- [EXERCISE]:
Copy out each line below exactly as it appears.

- [INFORMATION PROVIDED]:
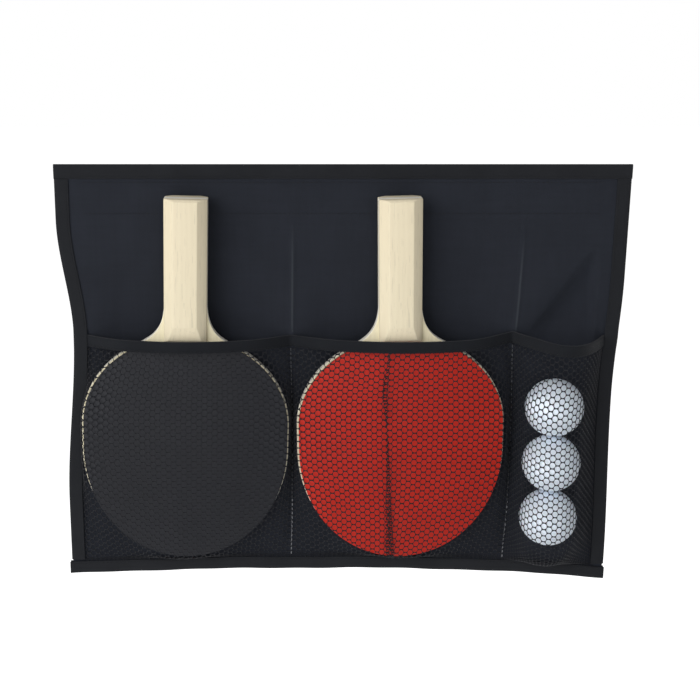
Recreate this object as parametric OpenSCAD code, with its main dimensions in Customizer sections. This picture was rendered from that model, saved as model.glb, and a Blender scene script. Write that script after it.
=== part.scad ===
// Hanging holder for table tennis bats and balls.
// A doubled cloth panel hangs from a hook-and-loop tape on the table's frame. Net pockets on its
// front hold two bats side by side and a column of balls, and woven tape binds every edge.
// Millimetres. +X to the right, +Y towards the table's frame, +Z up.
// The origin is the centre of the hook tape's adhesive face, on the plane y = 0.

/* [Bat] */
// Width of the blade across its widest place
blade_w = 145; // [135:1:155]
// Height of the round at the blade's foot, up to its straight sides
blade_wide_at = 83; // [79:0.5:86]
// Length of the blade's straight sides
blade_side = 17.5; // [14:0.5:20]
// Height that the blade's shoulders would reach above the straight sides as a full round
blade_crown = 64.8; // [62:0.2:67]
// Height of the sweep from the handle's foot up its sides
neck_l = 23; // [20:0.5:26]
// Bare wood between the covering and the handle
cover_gap = 4; // [2:0.5:6]
// Margin of bare wood around the covering
cover_inset = 1; // [0.5:0.1:2]
// Thickness of the plywood blade
ply_t = 6; // [5:0.1:7]
// Thickness of the sponge under each sheet
sponge_t = 0.9; // [0.5:0.1:1.5]
// Thickness of each rubber sheet
rubber_t = 0.9; // [0.5:0.1:1.5]
// Length of the handle
handle_l = 100; // [90:1:108]
// Length of the whole bat
bat_l = 260; // [256:1:264]
// Width of the handle
handle_w = 29.2; // [27:0.1:32]
// Thickness of the handle, blade included
handle_t = 23; // [21:0.5:25]
// Width of the handle's flat middle facet
facet_w = 13.8; // [12:0.1:18]
// Height of the handle's side face on each grip scale
facet_side = 4; // [3:0.5:5]
// Length of the bevel at the blade end of each grip scale
bevel_l = 13; // [11:0.5:16]
// Thickness left at the tip of that bevel
bevel_tip = 1.2; // [0.8:0.1:2]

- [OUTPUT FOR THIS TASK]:
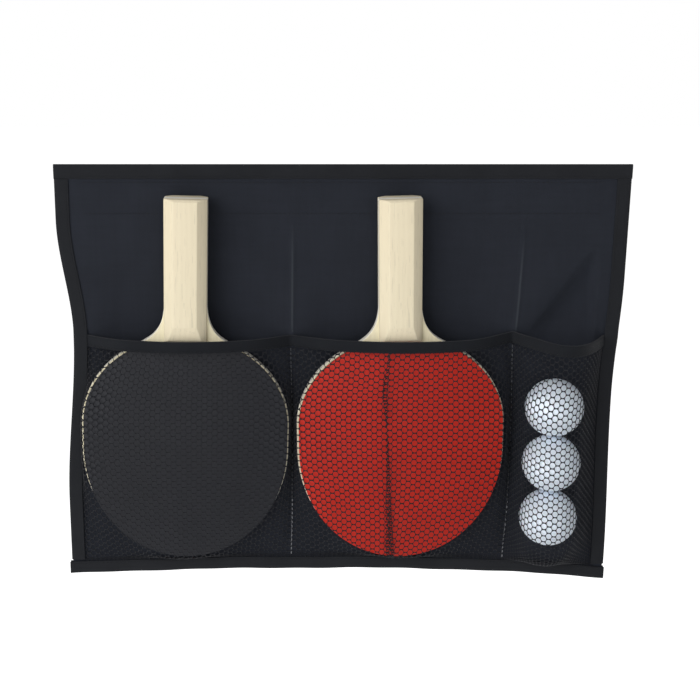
Recreate this object as parametric OpenSCAD code, with its main dimensions in Customizer sections. This picture was rendered from that model, saved as model.glb, and a Blender scene script. Write that script after it.
=== part.scad ===
// Hanging holder for table tennis bats and balls.
// A doubled cloth panel hangs from a hook-and-loop tape on the table's frame. Net pockets on its
// front hold two bats side by side and a column of balls, and woven tape binds every edge.
// Millimetres. +X to the right, +Y towards the table's frame, +Z up.
// The origin is the centre of the hook tape's adhesive face, on the plane y = 0.

/* [Bat] */
// Width of the blade across its widest place
blade_w = 145; // [135:1:155]
// Height of the round at the blade's foot, up to its straight sides
blade_wide_at = 83; // [79:0.5:86]
// Length of the blade's straight sides
blade_side = 17.5; // [14:0.5:20]
// Height that the blade's shoulders would reach above the straight sides as a full round
blade_crown = 64.8; // [62:0.2:67]
// Height of the sweep from the handle's foot up its sides
neck_l = 23; // [20:0.5:26]
// Bare wood between the covering and the handle
cover_gap = 4; // [2:0.5:6]
// Margin of bare wood around the covering
cover_inset = 1; // [0.5:0.1:2]
// Thickness of the plywood blade
ply_t = 6; // [5:0.1:7]
// Thickness of the sponge under each sheet
sponge_t = 0.9; // [0.5:0.1:1.5]
// Thickness of each rubber sheet
rubber_t = 0.9; // [0.5:0.1:1.5]
// Length of the handle
handle_l = 100; // [90:1:108]
// Length of the whole bat
bat_l = 260; // [256:1:264]
// Width of the handle
handle_w = 29.2; // [27:0.1:32]
// Thickness of the handle, blade included
handle_t = 23; // [21:0.5:25]
// Width of the handle's flat middle facet
facet_w = 13.8; // [12:0.1:18]
// Height of the handle's side face on each grip scale
facet_side = 4; // [3:0.5:5]
// Length of the bevel at the blade end of each grip scale
bevel_l = 13; // [11:0.5:16]
// Thickness left at the tip of that bevel
bevel_tip = 1.2; // [0.8:0.1:2]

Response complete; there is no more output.